Wightman claims on the playbill that his main aim in adapting Farrell’s novel faithfully was to make it work as a piece of theatre. He achieves this admirably. My only criticism is the repetitive  scene betweem Jane and Flagg that could do with some judicious editing, coming as it does immediately after the interval and, though expertly performed by Bennet and Cullen tends to lose dramatic tension, which is the enduring impact of this production.
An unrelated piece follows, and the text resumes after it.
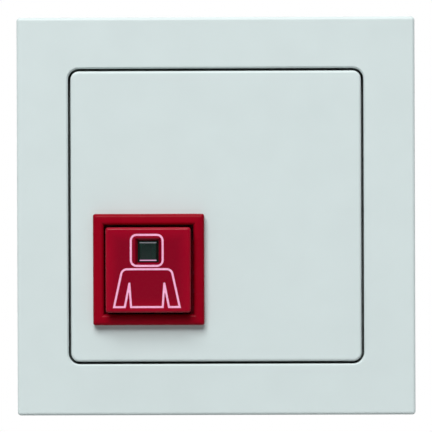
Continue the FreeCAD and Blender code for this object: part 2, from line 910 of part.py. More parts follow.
SUB_PARTS = (
    cover_frame,
    centre_plate,
    button_collar,
    call_button,
    indicator_lens,
    key_slider,
    return_spring,
    module_cover,
    support_plate,
    module_base,
    housing_screws,
    circuit_board,
    board_screws,
    switch_body,
    switch_cover,
    switch_plunger,
    contact_dome,
    switch_pins,
    indicator_led,
    led_leads,
    chip_resistors,
    suppressor_diode,
    terminal_block,
    terminal_springs,
    terminal_pins,
)


def main():
    os.makedirs("parts", exist_ok=True)
    for make in SUB_PARTS:
        shape = make()
        if isinstance(shape, list):
            shape = Part.makeCompound(shape)
        shape.exportStep("parts/" + make.__name__ + ".step")


main()
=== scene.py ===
import json
import math

import bmesh
import bpy
from mathutils import Matrix, Vector


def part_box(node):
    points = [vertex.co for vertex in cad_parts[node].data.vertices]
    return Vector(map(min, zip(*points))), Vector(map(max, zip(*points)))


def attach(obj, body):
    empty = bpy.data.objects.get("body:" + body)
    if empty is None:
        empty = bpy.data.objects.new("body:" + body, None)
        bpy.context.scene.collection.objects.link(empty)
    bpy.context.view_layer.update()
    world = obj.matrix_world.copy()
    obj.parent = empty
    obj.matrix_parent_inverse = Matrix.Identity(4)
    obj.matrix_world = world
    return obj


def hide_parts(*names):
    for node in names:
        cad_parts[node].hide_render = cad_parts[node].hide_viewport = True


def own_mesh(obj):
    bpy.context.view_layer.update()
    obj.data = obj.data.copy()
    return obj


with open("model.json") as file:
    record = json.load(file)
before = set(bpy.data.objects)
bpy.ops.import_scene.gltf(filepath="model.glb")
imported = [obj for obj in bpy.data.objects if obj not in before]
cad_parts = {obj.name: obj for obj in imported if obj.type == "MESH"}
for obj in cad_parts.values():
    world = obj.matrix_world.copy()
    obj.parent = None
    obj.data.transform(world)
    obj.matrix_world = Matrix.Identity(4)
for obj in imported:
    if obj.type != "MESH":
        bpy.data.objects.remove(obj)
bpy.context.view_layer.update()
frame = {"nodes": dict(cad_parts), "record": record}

MM = 0.001

# Camera, fitted to the outer edges of the cover frame
camera_distance = 400.0 * MM
camera_azimuth = math.radians(0.320)
camera_elevation = math.radians(0.169)
camera_roll = math.radians(-0.189)
camera_aim = Vector((0.012, -9.8, 0.026)) * MM
sensor_width = 36.0
camera_lens = 165.01

# Person sign printed on the key, measured from the middle of the key's face
sign_shift_x = -0.25 * MM
sign_stroke = 0.4 * MM
sign_height = 0.012 * MM
head_width = 6.75 * MM
head_height = 6.59 * MM
head_rise = 3.93 * MM
sign_corner = 1.35 * MM
body_top = 0.37 * MM
body_bottom = -7.58 * MM
shoulder_half = 5.07 * MM
arm_outer_half = 6.8 * MM
arm_inner_half = 4.25 * MM
waist_half = 3.34 * MM
notch_half = 3.58 * MM
notch_top = -4.19 * MM
notch_corner = 0.05 * MM

# Bevelled edges of the lens, and the painted lines of light on them, as shares of the bevel
lens_width = 4.0 * MM
lens_height = 4.2 * MM
lens_bevel = 0.45 * MM
lens_line_start = 1.05
lens_line_end = 0.4

# Crown of the collar's rim
collar_rim = 2.2 * MM
collar_crown = 0.22 * MM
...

Canberra Rep has yet again excelled with its production values. Andrew Kay’s realistic set design, so effectively realized by the construction team provides the perfect setting for this replica of the Golden Age of Hollywood. It is also excellently captured in Anna Senior’s costume design. All in all Rep’s production is a triumph of authenticity and riveting theatricality.

On one level Rep’s production of Baby Jane is an absorbing piece of well-made theatre that will keep audiences entertained and engaged from beginning to end. On another it is a lesson in individual responsibility to consider the consequence of our actions on our own and others’ mental health.

On whatever level it is a production to be highly recommended.